B: Football! You know the Waterchestnut Derby is today, right?

[B retreats into his thoughts a little, thinking of his magical game of football. Kick or head the ball into the goal. Dive on the turf at the slightest whisper of a touch. Worship men who spend more on their eyebrow waxings than most women spend in their entire lives. How hard was that to explain to a non-believer? One thing was certain to him, most ex-footballers do not get as chunky as ex-cricketers.]

A: You lost the bet, sorry.

B: How was I to know you could actually EAT a mouse and not die!? Admittedly you DID buy it in the pet store and asked your schizophrenic uncle to cook it for you. I would have thought the mouse was the least poisonous thing in that meal, to be honest.

A: In some countries it's a delicacy. Mouse burgers are awesome! Just...too many tiny bones. Anyway, look...we're ready to start. The guys are out there and the umpire has tossed the new ball to the bowler.

(Okay...do I continue from here or not? This is a start. I actually have plans for the entire match, post match and everything. Just a little bit of humour in our very confusing game as it often seems to our heathen non-cricketing friends...)
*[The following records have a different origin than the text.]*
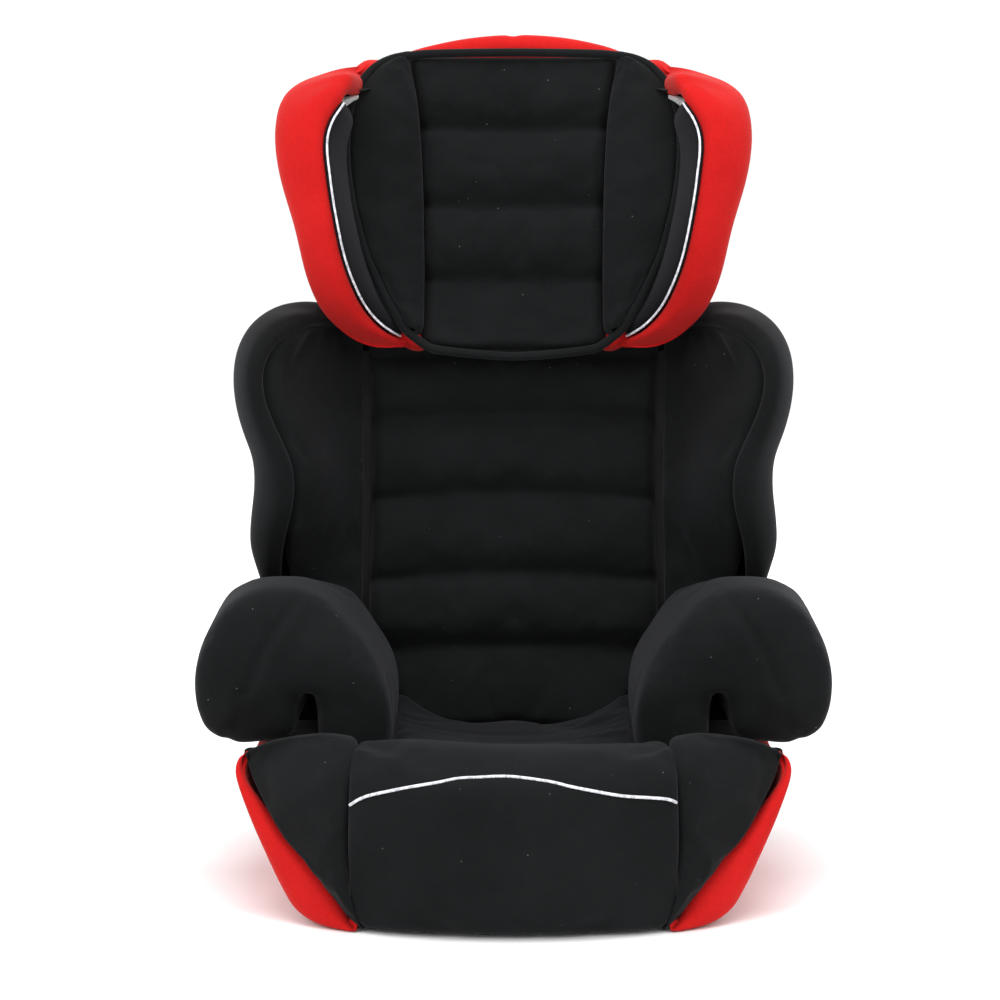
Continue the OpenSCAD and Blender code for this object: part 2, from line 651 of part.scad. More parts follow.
top_half_w = head_half_w - 69;
module head_wing_cover(side) color("#d42020") in_back() on_side(side) difference() {
    intersection() {
        head_env(0);
        block([head_half_w - 96, FAR], [-FAR, cheek_u], [head_v - 10, FAR]);
    }
    head_env(head_cover_t);
    front_prism(-FAR, FAR) polygon(head_inner_outline);
    block([0, top_half_w + gap], [-FAR, FAR], [head_v + 150, FAR]);
}
module head_wing_cover_left() head_wing_cover(-1);
module head_wing_cover_right() head_wing_cover(1);

module head_top_cover() color("#d42020") in_back() difference() {
    intersection() {
        head_env(0);
        block([-top_half_w, top_half_w], [head_shell_u - wall - gap, FAR], [rib_v[1] + 2, FAR]);
    }
    head_env(head_cover_t);
    head_hollow(head_cover_t);
}

module head_liner(side) color("#141416") in_back() on_side(side) difference() {
    intersection() {
        head_env(foam_in);
        front_prism(-FAR, FAR) polygon(inset(head_inner_outline, -liner_t));
        block([head_half_w - 92, FAR], [-FAR, cheek_u], [head_v + 12, head_v + 176]);
    }
    front_prism(-FAR, FAR) polygon(head_inner_outline);
}
module head_liner_left() head_liner(-1);
module head_liner_right() head_liner(1);

module head_piping(side) color("#d8d8dc") in_back() on_side(side) difference() {
    intersection() {
        head_env(0);
        front_prism(-FAR, FAR) polygon(inset(head_inner_outline, gap));
        block([head_half_w - 88, FAR], [-FAR, cheek_u - 8], [head_v, head_v + 176]);
    }
    head_env(PIPE_W);
    front_prism(-FAR, FAR) polygon(inset(head_inner_outline, gap + PIPE_W));
}
module head_piping_left() head_piping(-1);
module head_piping_right() head_piping(1);

head_pad_v = [head_v - 6, head_v + 222];
module head_pad() color("#141418") in_back() difference() {
    block([-head_panel_half_w, head_panel_half_w], [head_pad_u - head_pad_t, head_pad_u], head_pad_v);
    for (p = carriage_screws) translate([p[0], head_pad_u - 4, p[1]]) rotate([-90, 0, 0]) cylinder(r = 4.6, h = 6);
}

cheek_outline = let (w = head_panel_half_w + gap) concat(
    [[w, head_v + 14]],
    curve([w + 16, head_v + 14], [w + 36, head_v + 50], [w + 46, head_v + 100], [w + 54, head_v + 140]),
    curve([w + 54, head_v + 140], [w + 64, head_v + 180], [w + 50, head_v + 212], [w + 14, head_v + 220]),
    [[w, head_v + 221]]);
cheek_plan = let (w = head_panel_half_w + gap) [[w, cheek_u + 2], [w, head_pad_u - head_pad_t],
    [w + 24, head_pad_u - head_pad_t - 22], [w + 46, 20 - head_wing_d], [w + 70, 14 - head_wing_d], [w + 70, cheek_u + 2]];

module head_bolster(side) color("#1c1c20") in_back() on_side(side) difference() {
    intersection() {
        front_prism(-FAR, 0) polygon(cheek_outline);
        plan_prism(-FAR, FAR) polygon(cheek_plan);
        front_prism(-FAR, FAR) polygon(inset(head_inner_outline, PIPE_W + 2 * gap));
    }
    intersection() {
        head_env(-gap);
        block([head_panel_half_w + 20, FAR], [-FAR, FAR], [head_v + 170, FAR]);
    }
}
module head_bolster_left() head_bolster(-1);
module head_bolster_right() head_bolster(1);

// ---------- headrest slide ----------

carriage_screws = [for (x = [-40, 40], v = [rib_v[0] + 12, rib_v[1] - 12]) [x, v]];

module head_carriage() color("#2c2c30") in_back() difference() {
    union() {
        block([-stem_half_w, stem_half_w], stem_u, stem_v);
        for (side = [-1, 1]) on_side(side) block(rib_x, [head_shell_u, stem_u[0]], rib_v);
        block([-rib_x[0], rib_x[0]], [head_shell_u, stem_u[1]], [rib_v[1] - 8, rib_v[1]]);
    }
    // Latch window and finger window
    block([-latch_half_w - slide_fit, latch_half_w + slide_fit], [-FAR, FAR],
        [latch_v - latch_h / 2 - slide_fit, latch_v + latch_h / 2 + slide_fit]);
    block([2 - rib_x[0], rib_x[0] - 2], [stem_u[0] - 1, FAR], [grip_v[0] - 34, rib_v[1] - 8]);
    for (p = carriage_screws) translate([p[0], head_shell_u - 1, p[1]]) rotate([-90, 0, 0]) cylinder(r = 2, h = 12);
}

module carriage_screws() color("#9a9a9a") in_back() for (p = carriage_screws)
    translate([p[0], head_shell_u - wall, p[1]]) rotate([-90, 0, 0]) screw(14, 1.9);

cover_v = [latch_v - 30, head_v + 28];
module mechanism_cover() color("#242427") in_back() {
    block([-30, 30], cover_u, cover_v);
    for (side = [-1, 1]) on_side(side) block([26, 30], [stem_u[1], cover_u[0]], cover_v);
    for (v = [cover_v[0], cover_v[1] - 3]) block([11, 26], [stem_u[1], cover_u[0]], [v, v + 3]);
    for (v = [cover_v[0], cover_v[1] - 3]) block([-26, -11], [stem_u[1], cover_u[0]], [v, v + 3]);
}

module release_handle() color("#c42222") in_back() {
    // Grip with rounded ends, then the flat pull rod
    translate([0, -30, (grip_v[0] + grip_v[1]) / 2]) rotate([0, 90, 0])
        translate([0, 0, -grip_half_w + 2]) cylinder(r = (grip_v[1] - grip_v[0]) / 2, h = 2 * grip_half_w - 4);
    block([-rod_half_w, rod_half_w], [-18, -15], [latch_v + latch_h / 2 + 2, grip_v[0] + 7]);
    block([-rod_half_w, rod_half_w], [-30, -15], [grip_v[0] + 3, grip_v[1] - 3]);
}

module latch_bar() color("#7d8186") in_back() {
    block([-latch_half_w, latch_half_w], [rack_u[1] + slide_fit, latch_rear], [latch_v - latch_h / 2, latch_v + latch_h / 2]);
}

// A leaf spring behind the latch bar, riveted to it, with its ends on the cover
module latch_spring() color("#b9bdc2") in_back() plan_prism(latch_v - 4, latch_v + 4) polygon([
    [-22, latch_rear + 1.3], [-10, latch_rear], [10, latch_rear], [22, latch_rear + 1.3],
    [22, latch_rear + 1.9], [10, latch_rear + 0.6], [-10, latch_rear + 0.6], [-22, latch_rear + 1.9]]);

// ---------- belt guides ----------

module belt_guide(side) color("#b81c1c") in_back() on_side(side) difference() {
    union() {
        block([84, guide_x[0] + 2], [head_shell_u, guide_u[1]], [guide_v[0] + 6, guide_v[1] - 6]);
        difference() {
            block(guide_x, guide_u, guide_v);
            block([guide_x[0] + guide_bar, guide_x[1] - guide_bar], [-FAR, FAR],
                [guide_v[0] + guide_bar, guide_v[1] - guide_bar]);
        }
        translate([gate_x, guide_u[1], gate_v]) rotate([90, 0, 0]) cylinder(r = 5, h = guide_u[1] - guide_u[0]);
    }
    // Gap that the gate closes, with a fork for its eye
    block([guide_x[1] - guide_bar - 1, FAR], [-FAR, FAR], [guide_v[0] + guide_bar + 8, gate_v - 5.6]);
    translate([gate_x, guide_u[1] - 2, gate_v]) rotate([90, 0, 0]) cylinder(r = 5.4, h = guide_u[1] - guide_u[0] - 4);
    block([gate_x - 3, FAR], [guide_u[0] + 2, guide_u[1] - 2], [gate_v - 8, gate_v]);
    translate([gate_x, 0, gate_v]) rotate([90, 0, 0]) cylinder(r = gate_pin_r, h = FAR);
}
module belt_guide_left() belt_guide(-1);
module belt_guide_right() belt_guide(1);

module gate_pins() color("#b9bdc2") in_back() for (side = [-1, 1]) on_side(side)
    translate([gate_x, guide_u[1], gate_v]) rotate([90, 0, 0])
        cylinder(r = gate_pin_r, h = guide_u[1] - guide_u[0]);

module belt_gate(side) color("#303034") in_back() on_side(side) difference() {
    union() {
        translate([gate_x, guide_u[1] - 2 - slide_fit, gate_v]) rotate([90, 0, 0])
            cylinder(r = 4.6, h = guide_u[1] - guide_u[0] - 4 - 2 * slide_fit);
        block([gate_x - 2.4, gate_x + 2.4], [guide_u[0] + 2 + slide_fit, guide_u[1] - 2 - slide_fit],
            [guide_v[0] + guide_bar + 8 + slide_fit, gate_v]);
    }
    translate([gate_x, 0, gate_v]) rotate([90, 0, 0]) cylinder(r = gate_pin_r + pin_fit, h = FAR);
}
module belt_gate_left() belt_gate(-1);
module belt_gate_right() belt_gate(1);

base_shell();
base_pan();
pan_screws();
seat_cushion();
seat_bolster_left();
seat_bolster_right();
seat_side_left();
seat_side_right();
seat_piping();
armrest_core_left();
armrest_core_right();
armrest_pad_left();
armrest_pad_right();
armrest_screws();
hinge_rod();
rod_caps();
rest_stops();
back_shell();
hinge_hooks();
hook_screws();
back_pad();
back_bolster_left();
back_bolster_right();
back_wing_cover_left();
back_wing_cover_right();
guide_rail_left();
guide_rail_right();
height_rack();
head_shell();
head_carriage();
carriage_screws();
mechanism_cover();
head_foam_left();
head_foam_right();
head_wing_cover_left();
head_wing_cover_right();
head_top_cover();
head_liner_left();
head_liner_right();
head_piping_left();
head_piping_right();
head_pad();
head_bolster_left();
head_bolster_right();
belt_guide_left();
belt_guide_right();
gate_pins();
release_handle();
latch_bar();
latch_spring();
belt_gate_left();
belt_gate_right();
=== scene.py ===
import json
import math

import bmesh
import bpy
import numpy as np
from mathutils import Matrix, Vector
from mathutils.bvhtree import BVHTree


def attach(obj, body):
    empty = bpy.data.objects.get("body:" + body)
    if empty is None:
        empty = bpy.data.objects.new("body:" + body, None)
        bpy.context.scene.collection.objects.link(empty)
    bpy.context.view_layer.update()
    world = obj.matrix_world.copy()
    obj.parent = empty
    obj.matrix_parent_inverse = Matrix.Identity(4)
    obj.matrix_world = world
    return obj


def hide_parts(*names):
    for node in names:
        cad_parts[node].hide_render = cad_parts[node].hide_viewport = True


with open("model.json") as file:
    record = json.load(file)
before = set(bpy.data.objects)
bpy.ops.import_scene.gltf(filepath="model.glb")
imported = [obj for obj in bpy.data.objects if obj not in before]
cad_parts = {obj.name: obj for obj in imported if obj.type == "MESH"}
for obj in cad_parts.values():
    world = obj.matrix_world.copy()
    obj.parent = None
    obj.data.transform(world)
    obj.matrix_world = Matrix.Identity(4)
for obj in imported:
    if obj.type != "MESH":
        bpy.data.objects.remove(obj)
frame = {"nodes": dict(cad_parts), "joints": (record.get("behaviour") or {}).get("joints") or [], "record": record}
NODES = frame["nodes"]
JOINTS = {j["name"]: j for j in frame["joints"]}
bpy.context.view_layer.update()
scene = bpy.context.scene
RNG = np.random.default_rng(7)

MM = 0.001
# The backrest's own frame: u to the rear and v up the backrest, from the hinge
PIVOT = np.array(JOINTS["recline"]["pos_m"]) / MM
UP = np.array(JOINTS["head_height"]["axis"])
REAR = np.array([0.0, UP[2], -UP[1]])


def in_base(p):
    """Points (x, y, z) in millimetres as they are."""
    return np.asarray(p, float)


def in_back(p):
    """Points (x, u, v) of the backrest's frame, as points (x, y, z), in millimetres."""
    p = np.asarray(p, float)
    return PIVOT * [0, 1, 1] + p[..., :1] * [1, 0, 0] + p[..., 1:2] * REAR + p[..., 2:3] * UP


# ---------------------------------------------------------------- curves and grids

FAR = 1e3
PACE = 1e5            # far longer than any curve, so that even steps follow the control points


def smooth_step(t):
    """Rises from 0 to 1 as t does, level at both ends."""
    t = np.clip(t, 0, 1)
    return t * t * (3 - 2 * t)


def spline(points, n, dense=24):
    """n evenly spaced points on a smooth curve through the points."""
    p = np.asarray(points, float)
    ends = np.vstack([2 * p[0] - p[1], p, 2 * p[-1] - p[-2]])
    out = []
    for i in range(len(p) - 1):
        a, b, c, d = ends[i:i + 4]
        t = np.linspace(0, 1, dense, endpoint=False)[:, None]
        out.append(0.5 * (2 * b + (c - a) * t + (2 * a - 5 * b + 4 * c - d) * t ** 2
                          + (3 * b - a - 3 * c + d) * t ** 3))
    out = np.vstack(out + [p[-1:]])
    length = np.concatenate([[0], np.cumsum(np.linalg.norm(np.diff(out, axis=0), axis=1))])
    at = np.linspace(0, length[-1], n)
    return np.stack([np.interp(at, length, out[:, k]) for k in range(out.shape[1])], 1)


def skin(curves, rows, cols, matched=False):
    """A grid of points, rows along the curves and columns across them. Matched curves stay level."""
    if matched:
        step = np.linspace(0, 1, len(curves[0]))
        paced = [np.column_stack([step * PACE, c]) for c in curves]
        along = [spline(c, rows)[:, 1:] for c in paced]
    else:
        along = [spline(c, rows) for c in curves]
    return np.stack([spline([c[i] for c in along], cols) for i in range(rows)])


def table(pairs):
    """A function that interpolates smoothly between (place, value) pairs."""
    p = spline(pairs, 200)
    order = np.argsort(p[:, 0])
    return lambda x: np.interp(x, p[order, 0], p[order, 1])


def normals(grid):
    """Unit normals of a grid, evened out with those around them."""
    n = np.cross(np.gradient(grid, axis=0), np.gradient(grid, axis=1))
    for _ in range(3):
        pad = np.pad(n, ((1, 1), (1, 1), (0, 0)), mode="edge")
        n = (pad[:-2, 1:-1] + pad[2:, 1:-1] + pad[1:-1, :-2] + pad[1:-1, 2:]) / 4
    return n / np.maximum(np.linalg.norm(n, axis=-1, keepdims=True), 1e-9)


def edge_distance(grid):
    """How far each point of the grid is from the grid's nearest edge."""
    d = np.full(grid.shape[:2], FAR)
    for axis in (0, 1):
        step = np.linalg.norm(np.diff(grid, axis=axis), axis=-1)
        pad = [(0, 0), (0, 0)]
        pad[axis] = (1, 0)
        run = np.cumsum(np.pad(step, pad), axis=axis)
        total = run[-1:] if axis == 0 else run[:, -1:]
        d = np.minimum(d, np.minimum(run, total - run))
    return d


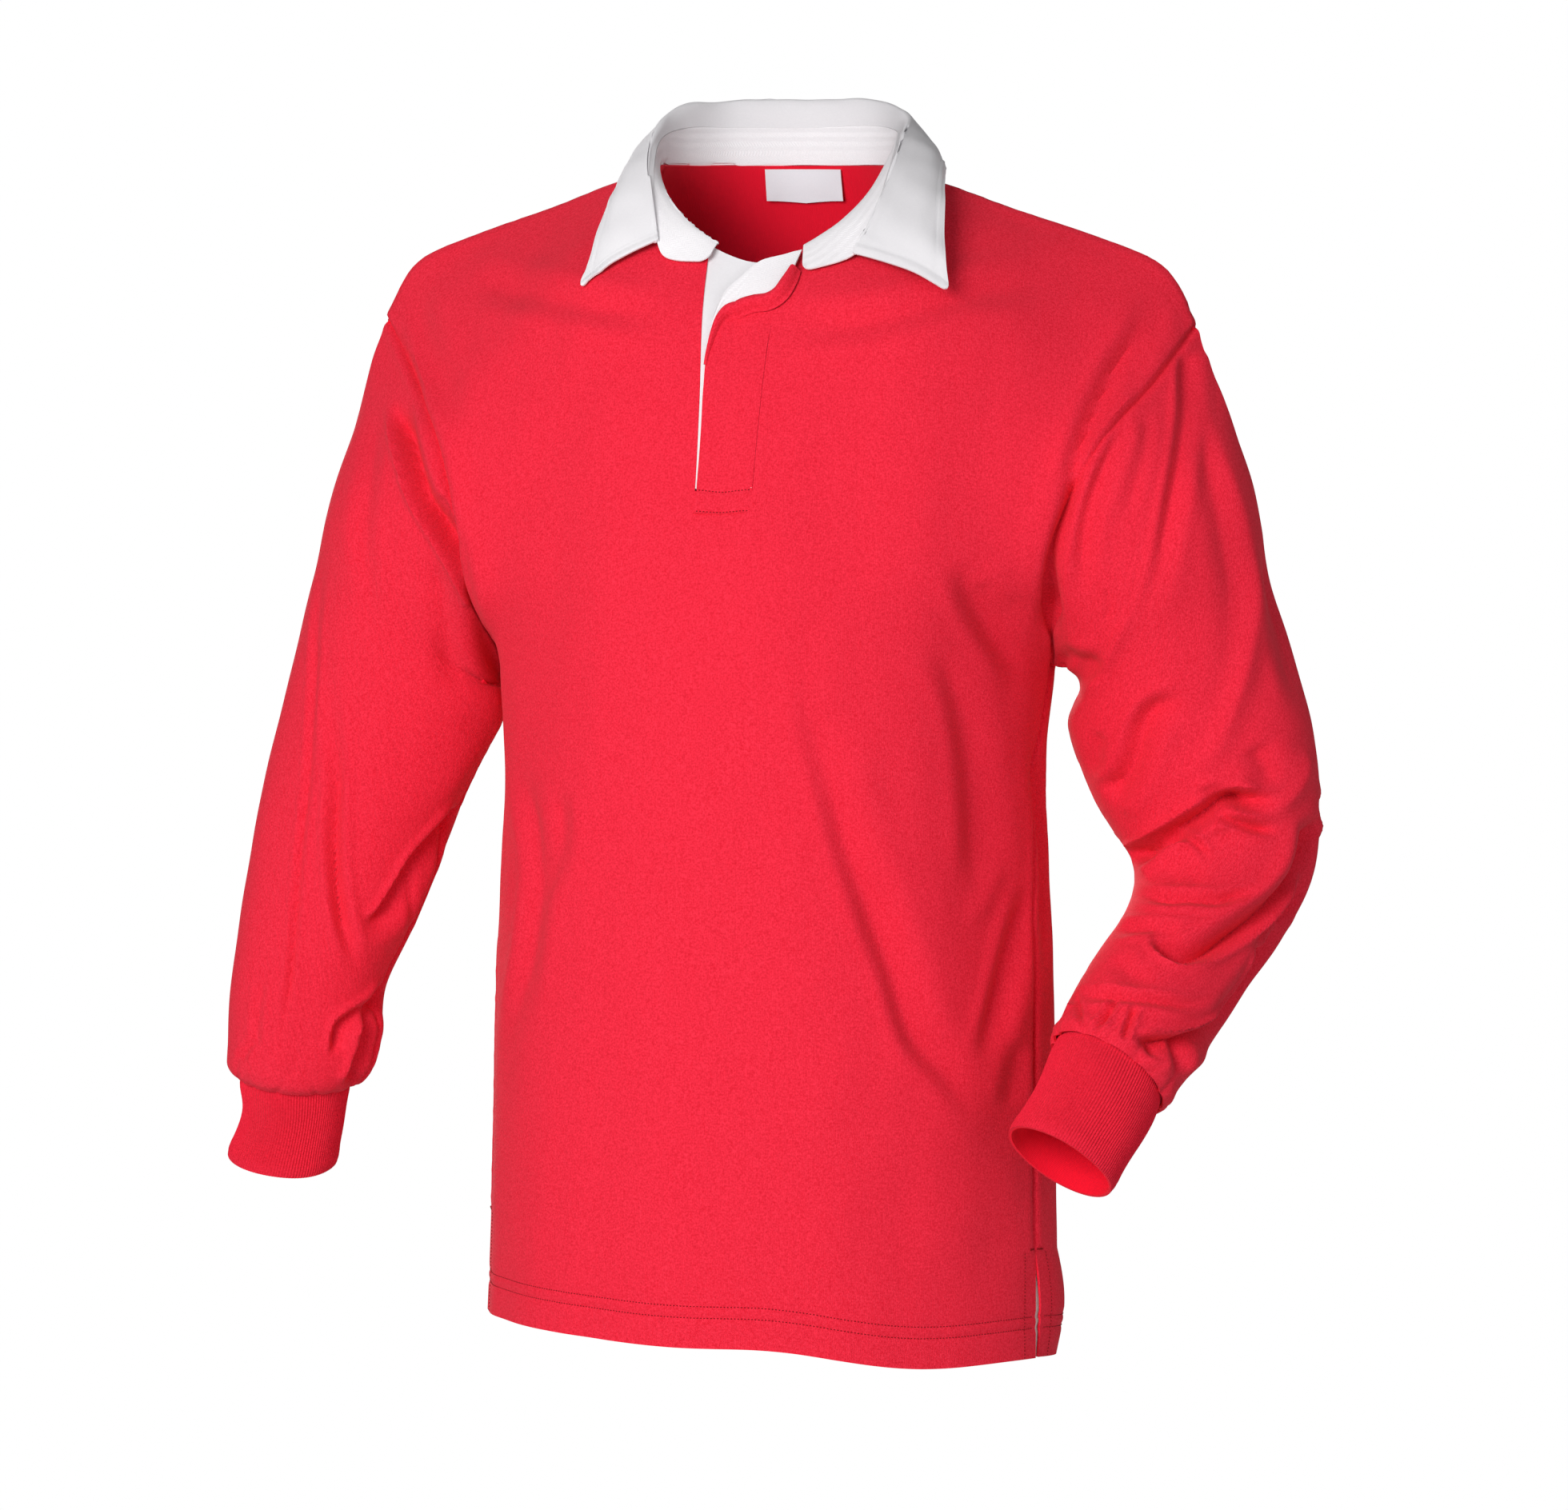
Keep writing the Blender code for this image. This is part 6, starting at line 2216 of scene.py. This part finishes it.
@dataclass(frozen=True)
class Graph:
    """Short ways to add nodes to a tree. A signal is a socket, or a plain number or colour."""

    tree: bpy.types.NodeTree

    def set(self, node: bpy.types.Node, signals: Signals) -> None:
        """Feed a node's sockets.

        Args:
            node: The node.
            signals: What feeds each socket, by the socket's name or number.
        """
        for key, signal in signals.items():
            if isinstance(signal, bpy.types.NodeSocket):
                self.tree.links.new(signal, node.inputs[key])
            else:
                node.inputs[key].default_value = (*signal, 1.0) if isinstance(signal, tuple) else signal

    def feed(self, kind: str, signals: Signals | None = None, **options: str) -> bpy.types.Node:
        """Return a new node.

        Args:
            kind: Type of the node.
            signals: What feeds each socket, by the socket's name or number.
            options: The node's own settings.

        Returns:
            The node.
        """
        node = self.tree.nodes.new(kind)
        for name, option in options.items():
            setattr(node, name, option)
        self.set(node, signals or {})
        return node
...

PS - I would ideally have loved to put this in the Cricket Stories Forum, but I don't want to be seen as degrading to the stories and story-writers there. It sort of IS a cricket story though. Just not one based on a sim.

PSS - This was only a teaser. Based on responses I will continue. THIS, I will actually format properly and use different colours, bold, etc for the different parts. I just wanted to know if this would be something people might be interested in seeing continue. Feedback is more than appreciated, it's a necessity.